Phena: And you put your well down.
Charlie: And we have our bathroom, new heating systems, new air conditioners, and everything is working real good.
Phena: You mentioned earlier something about the difference in the services. Can you remember any particular incident of a revival which really impressed you or anything like that and how did people in your day and time - can you recall when they had to walk to go or came by...
Charlie: I can remember when there wasn't a car there - wagons and buggies and so forth, and also I can remember, which was very common back in those days, the people shouting during the service, and then when they made altar calls, the altar would be full of mourners, but it's been a long time. Just like I say, that may not all be necessary, but we thought it was then.
Phena: That's right and you did feel your heart strangely warmed at times, didn't you?
Charlie: Sure did, and the thoughts of it still warms us. We hope it's just as good now.
Phena: The times have changed and I guess we have to change with it.
Charlie: Part of the way you still have to go along with it, because I still think we have the best church in the world.
Phena: That's a good thing to hear you say. I know that you have hung in there - like you say, it's the day to day operation and just keeping enough together to have Sunday School - you do have Sunday School every Sunday? And you have a good many young people right now - children - so you do have a good potential for growth and for continuation.

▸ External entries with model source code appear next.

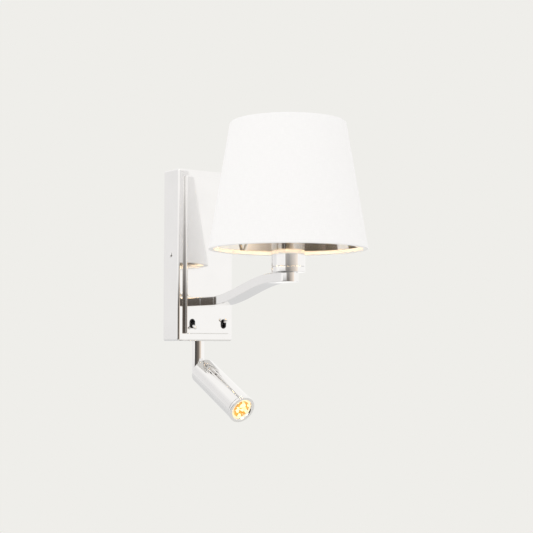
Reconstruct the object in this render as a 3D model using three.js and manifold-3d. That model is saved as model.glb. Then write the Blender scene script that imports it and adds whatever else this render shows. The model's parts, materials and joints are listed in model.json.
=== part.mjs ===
// Wall light with a tapered shade on a swept flat arm, and a small reading spot on a stem below.
// Millimetres, +Z up. The origin is the middle of the back face, on the wall. The light looks towards -Y,
// so a "depth" below is a distance out from the wall and its place is y = -depth.

import * as THREE from 'three';
import { mergeVertices } from 'three/addons/utils/BufferGeometryUtils.js';
import Module from 'manifold-3d';

const wasm = await Module();
wasm.setup();

// ---------------------------------------------------------------- driving dimensions

const SEAT_GAP = 0.3; // left between pieces that seat on each other
const TURN_GAP = 0.2; // radial clearance of a pin or shaft in its hole

// cover box
const COVER_WIDTH = 84;
const COVER_HEIGHT = 220;
const COVER_DEPTH = 35;
const COVER_SHEET = 1.5;
const COVER_EDGE = 2.2; // rounding of the front edges
const COVER_WALL_GAP = 0.5; // between the cover's rim and the wall

// raised face panel
const PANEL_MARGIN = 9;
const PANEL_RISE = 5;
const PANEL_SHEET = 1.5;
const PANEL_STUD_HEIGHT = 88; // above and below the middle
const PANEL_STUD_RADIUS = 2;
const PANEL_STUD_TAIL = 7; // length inside the cover

// wall bracket
const BRACKET_SHEET = 2;
const BRACKET_GAP = 0.5; // to the inside of the cover
const BRACKET_FLANGE_HEIGHT = 40;
const BRACKET_FLANGE_DEPTH = 24;
const WALL_SLOT_WIDTH = 5;
const WALL_SLOT_LENGTH = 14;
const WALL_SLOT_HEIGHT = 92; // above and below the middle
const COVER_SCREW_DEPTH = 16;
const COVER_SCREW_RADIUS = 2;

// arm
const ARM_WIDTH = 24;
const ARM_THICKNESS = 11;
const ARM_ROOT_HEIGHT = -59.7;
const ARM_TIP_HEIGHT = -36.3;
const ARM_REACH = 207; // wall to the axis of the lampholder
const ARM_ROOT_STRAIGHT = 25;
const ARM_TIP_STRAIGHT = 18;
const ARM_CHANNEL_RADIUS = 3;
const NIPPLE_RADIUS = 4;
const NIPPLE_BORE_RADIUS = 2.6;
const ROOT_NIPPLE_GRIP = 11; // length inside the arm
const ROOT_NIPPLE_INNER_DEPTH = 24;
const TIP_NIPPLE_GRIP = 2.6;
const CABLE_RADIUS = 1.7;

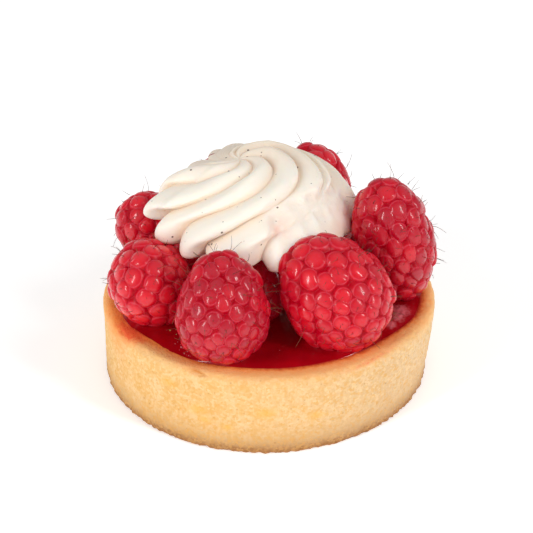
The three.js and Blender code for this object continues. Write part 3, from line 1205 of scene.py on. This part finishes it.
@dataclass(frozen=True)
class StyleHairs:
    """The dry styles that stand on a share of the beads, all as one mesh of thin bent tubes."""

    share: float = 0.7
    copies: int = 2
    spacing: float = 0.5
    length: Pair = (0.7, 2.2)
    thickness: Pair = (0.055, 0.03)
    sides: int = 4
    steps: int = 8
    lean: float = 1.1
    bend: float = 3.4

    def hair(self, root: Array, out: Array, draw: Array) -> Array:
        """Lays out one hair.

        Args:
            root: Where it stands.
            out: The way the bead faces.
            draw: Random numbers from 0 to 1 for its lean, bend and length.

        Returns:
            The points of its rings, one ring after another.
        """
        way = unit(out + (draw[0:3] - 0.5) * self.lean)
        curl = (draw[3:6] - 0.5) * self.bend
        length = mix(self.length, draw[6] ** 1.5)
        turns = around(self.sides)
        rings = []
        for step in range(self.steps + 1):
            share = step / self.steps
            middle = root + way * length * share + curl * length * share**2 * 0.5
            along = unit(way + curl * share)
            aside = unit(np.cross(along, (0.3, 0.5, 0.81)))
            circle = np.outer(np.cos(turns), aside) + np.outer(np.sin(turns), np.cross(along, aside))
            rings.append(middle + mix(self.thickness, share) * circle)
        return np.vstack(rings)

    def build(self, berries: Sequence[Raspberry]) -> Piece:
        """Makes all hairs.

        Args:
            berries: The berries that they stand on.

        Returns:
            The piece.
        """
        draws = np.random.default_rng(7)
        points, faces = [], []
        first = 0
        for berry in berries:
            for root, out in (pair for pair in zip(*berry.roots()) for _ in range(self.copies)):
                draw = draws.random(8)
                if draw[7] > self.share or out[2] < -0.4:
                    continue
                points.append(self.hair(root + (draw[3:6] - 0.5) * self.spacing, out, draw))
                faces += flipped(tube_faces(self.steps + 1, self.sides, first))
                first += (self.steps + 1) * self.sides
        return make_piece("berry_hairs", np.vstack(points), faces)

    def dress(self, berries: Sequence[Raspberry]) -> None:
        """Builds the hairs of some berries, dry and brown."""
        dress_piece(self.build(berries), HairFinish().material(), Slot.RASPBERRY)


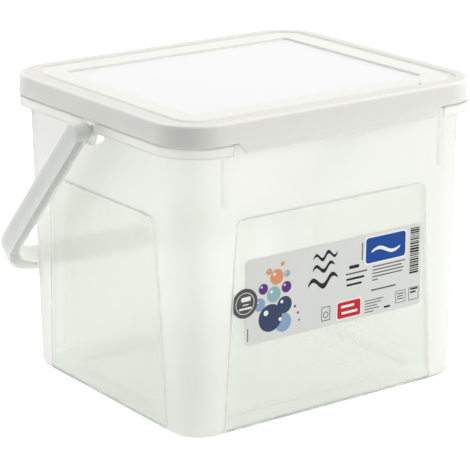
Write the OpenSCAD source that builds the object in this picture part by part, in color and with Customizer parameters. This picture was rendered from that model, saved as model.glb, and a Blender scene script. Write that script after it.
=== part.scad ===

Charlie: We're hoping and praying that all this will change and people will move back to the country and we'll get going again.
Phena: Can you think of anything else you'd like to add. We appreciate so much...
Charlie: I regret that I didn't prepare for this.
Phena: Well, we - it's just something that we've left undone too long.
Charlie: Because I'm looking forward to seeing what the other churches have done, too.
Phena: I appreciate very much what you have done and we thank you and hope you'll get to come and see the exhibit.
A copy of this interview can be viewed at the Prescott/Nevada Co. Depot Museum, Prescott, AR.